The dones module can be used to mark whether a key is "done" and check whether a key has been marked "done". Keys can also be unmarked, so that they are no longer "done". Also, all keys can be unmarked by clearing the Dones. Keys are kept in their own namespace to avoid conflicts with other sets of other keys and to make it easy to implement clearing.
Why? I use dones
to keep track of what I've already done. More
specifically, I run large computations (a few million tasks) on a large cluster
(a few thousand cores) with a slow filesystem (Isilon). When tasks inevitably
fail, perhaps because the network storage goes offline, or a computer dies, or
another user overwhelms the database with connections, I need to resubmit the
tasks to the batch queuing system (LSF) of the cluster that are not already
done.
The solution in this module fits my constraints. It handles the concurrent
writes of a thousand jobs marking things done (not all at once). It is
reasonably fast for reading and writing up to millions of jobs. This is
important because or batch queue (LSF) only handles a few thousand jobs at a
time gracefully. Finally, dones
uses MySQL as a backend, which is important
because I cannot run a key-value server like Redis on the cluster I use.
Feel free to make a pull request on github.
Awkwardly, dones
is configured with a MySQL database url from the
environment, so to test it, you need to add a url.
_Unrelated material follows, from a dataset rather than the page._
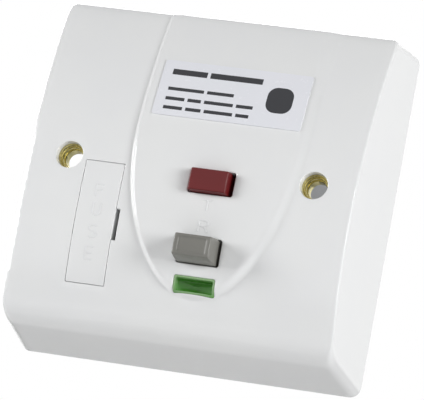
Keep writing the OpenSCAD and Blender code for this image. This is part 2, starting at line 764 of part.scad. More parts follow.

For example:
DONES_DB_URL=mysql://myuser:password@localhost/mydb nosetests
- Probably Python 2.7 (since that is the only version it has been tested with.)
- MySQL-python PyPI package.
Download and install using pip:
pip install dones
Using github, one can clone and install a specific version of the package:
cd ~
git clone git@github.com:todddeluca/dones.git
cd dones
python setup.py install
Or use pip:
pip install git+git://github.com/todddeluca/dones.git#egg=dones
import dones
if not dones.get('my_pipeline').done('task1'):
dotask('task1')
dones.get('my_pipleline').mark('task1')